Prior to potentiodynamic polarization tests, the specimens were first immersed into test solution for about 20 min to stabilize the open-circuit potential. Potentiodynamic polarization tests were performed at a scan rate of 0.333 mV/s. EIS measurements were conducted at the open-circuit potential with applied 5 mV sinusoidal perturbations in the frequency range of 105-10-2 Hz. The experimental data were analyzed by using the commercial software ZsimpWin.

All the electrochemical measurements were carried out on a Zahner IM6ex electrochemical workstation. The reproducibility of the presented data was generally checked by duplicate or triplicate measurements and typical results were reported.

3. Results and Discussion
3.1. Microstructure

Fig. 1 shows the bright-field TEM images and selected-area diffraction patterns of the nickel coatings. It can be found that the average grain size of the as-deposited specimen is approximately 50 nm (Fig. 1(a)), and that of the specimen after annealing at 200 ° C for 10 min is about 60 nm (Fig. 1(c)), while the specimen after annealing at 400 ° C for 10 min is approximately 500 nm (Fig. 1(e)). The average grain size of the specimen of annealed at 400 ° C is an order of magnitude bigger than those of the as-deposited and annealed at 400 ° C (Fig. 1 and Fig. 2). The diffraction pattern with ring patterns also indicates that the grain size of the as-deposited specimen is almost equal to that of annealing treatment at 200 ° C (Fig. 1(b) and (d)). Furthermore, another marked difference is that the annealing twins can be observed on the specimen after annealing at 200 ° C and 400 ° C, and the density of annealing twins is about 45 number/µ m2 and 8 number/µ m2, respectively (Fig. 2), while a low density of growth twins (about 5 number/µ m2) can be found on the specimen of the as-deposited. The selected-area diffraction patterns of the nickel coatings indicate that both twins are the {111}/[112] type (Fig. 1(f)).

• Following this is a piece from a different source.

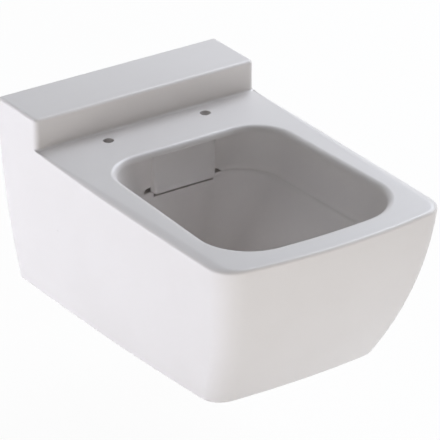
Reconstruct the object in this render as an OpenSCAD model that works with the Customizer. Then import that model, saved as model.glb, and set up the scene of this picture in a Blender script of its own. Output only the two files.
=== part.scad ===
// Wall hung toilet pan, rimless and fully shrouded, with the hidden brackets that hold it to the wall.
// The wall is the plane y = 0 and the pan stands out along -Y. Height 0 is the wall fixings' height.

/* [Envelope] */
// Overall width
pan_w = 353; // [348:1:357]
// Overall projection from the wall
pan_l = 540; // [530:1:560]
// Overall height, from the underside to the top of the raised back
pan_h = 280; // [276:1:284]
// Height of the seat deck above the wall fixings
deck_z = 70; // [69:1:72]
// Thickness of the outer ceramic wall
shell_t = 10; // [8:0.5:12]
// Thickness of the deck
deck_t = 12; // [10:0.5:14]

/* [Raised back] */
// Height of the raised back above the deck
plinth_h = 44; // [36:1:50]
// Depth of the raised back from the wall
plinth_d = 92; // [80:1:96]
// Rounding of its upright front edges
plinth_edge_r = 8; // [5:0.5:10]
// Rounding along its top
plinth_top_r = 5; // [3:0.5:6]
// Hollow rounding where it meets the deck
plinth_foot_r = 4; // [2:0.5:6]

/* [Skirt] */
// How much each side draws in from the deck to the underside
side_drop = 28; // [15:1:35]
// Share of that draw which is a straight lean, the rest is a curve
side_lean = 0.41; // [0.2:0.01:0.8]
// How far the front draws back from the deck to the underside
front_drop = 92; // [60:1:100]
// Share of that draw which is a straight lean, the rest is a curve
front_lean = 0.3; // [0.1:0.01:0.8]
// Corner radius at the deck, seen from above
corner_top_r = 40; // [34:1:50]
// Corner radius at the underside, seen from above
corner_low_r = 30; // [25:1:40]
// Rounding of the bottom edge
foot_r = 4; // [2:0.5:6]

/* [Bowl] */
// Distance from the wall to the back of the opening
bowl_back = 174; // [170:1:178]
// Distance from the wall to the front of the opening
bowl_front = 506; // [496:1:512]
// Half width of the opening at its back
bowl_half_back = 139; // [132:1:142]
// Half width of the opening at its front
bowl_half_front = 145; // [138:1:148]
// Rounding of the rim along the sides and front
rim_r = 11; // [6:0.5:12]
// Rounding of the rim along the back
rim_back_r = 7.5; // [5:0.5:8]
// Depth of the flushing ledge below the deck
ledge_drop = 60; // [55:1:65]
// Width of the flushing ledge
ledge_w = 5; // [3:0.5:8]
// Thickness of the bowl's wall
bowl_t = 9; // [7:0.5:10]

/* [Trap and water ways] */
// Depth of the water seal
seal_depth = 50; // [48:1:52]
// Half width of the trap's passage
trap_half_w = 38; // [36:1:40]
// Radius of the waste spigot
spigot_r = 51; // [50:0.5:52]
// Radius of the waste spigot's bore
spigot_bore_r = 43; // [40:0.5:44]
// Depth of the waste outlet's centre below the fixings
waste_drop = 100; // [98:1:102]
// Height of the flush inlet's centre above the fixings
inlet_rise = 35; // [34:0.5:36]
// Radius of the flush inlet's bore in the ceramic
inlet_r = 27.5; // [26:0.5:28]

/* [Fixings] */
// Distance between the two wall fixings
fixing_pitch = 180; // [180:1:186]
// Radius of the stud holes in the brackets
stud_hole_r = 6.5; // [5.5:0.5:7]
// Distance between the seat's two hinge holes
hinge_pitch = 155; // [150:1:158]
// Distance from the wall to the hinge holes
hinge_back = 117; // [114:1:118]
// Radius of the hinge holes
hinge_r = 7.25; // [6:0.25:8]
// Radius of the clamp screws
clamp_r = 5; // [4:0.5:5.5]

/* [Hidden] */

china = [0.93, 0.93, 0.94];
zinc = [0.72, 0.74, 0.76];
steel = [0.62, 0.63, 0.65];
grey_rubber = [0.22, 0.22, 0.23];
nylon = [0.88, 0.87, 0.82];

half_pan_w = pan_w / 2;
plinth_z = deck_z + plinth_h;
foot_z = plinth_z - pan_h;
cavity_z = deck_z - deck_t;

// Heights down the skirt are measured from just under the deck's edge rounding
skirt_top_z = deck_z - 6;
skirt_h = skirt_top_z - foot_z;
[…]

Fig. 1. TEM micrographs and diffraction pattern of the as-deposited specimen (a) and (b); annealed specimen at 200 ° C (c) and (d); annealed specimen at 400 ° C (e) and (f).

Fig. 2. Grain size and twins density of the as-deposited and annealed specimens at various temperatures.

Marion and Cohen[25] suggested that glide dislocations constituting a blocked slip band could dissociate into Frank and Shockley partials, and that the glide of Shockley partials on intersecting {111} planes could result in overlapping intrinsic faults, leading to the formation of twins. Again, twins do not lie on the primary slip plane, and an additional constraint is that glide dislocations must be correctly spaced within the slip band so that the cross-slip of Shockley partials could lead to intrinsic stacking faults on parallel {111} planes. It has been demonstrated that twinning in fcc crystals does not begin until the co-planar slip vector is activated on the primary plane[26].

Crystallographically, annealing and growth twins are identical and composed of stacking faults on consecutive {111} planes. These faults are produced by the glide of Shockley partials. High deposition rate introduced increasing growth stress into nanocrystalline nickel coatings during electrodeposition, which was in favor of formation of growth twins. Generally, twins boundaries possessing a low free energy locate in a {111} plane common to both adjoined grains. For example, the boundary free energy (0.01 J/m2) of a coherent twins is far lower than that (typically 1.0 J/m2) of random boundaries[27].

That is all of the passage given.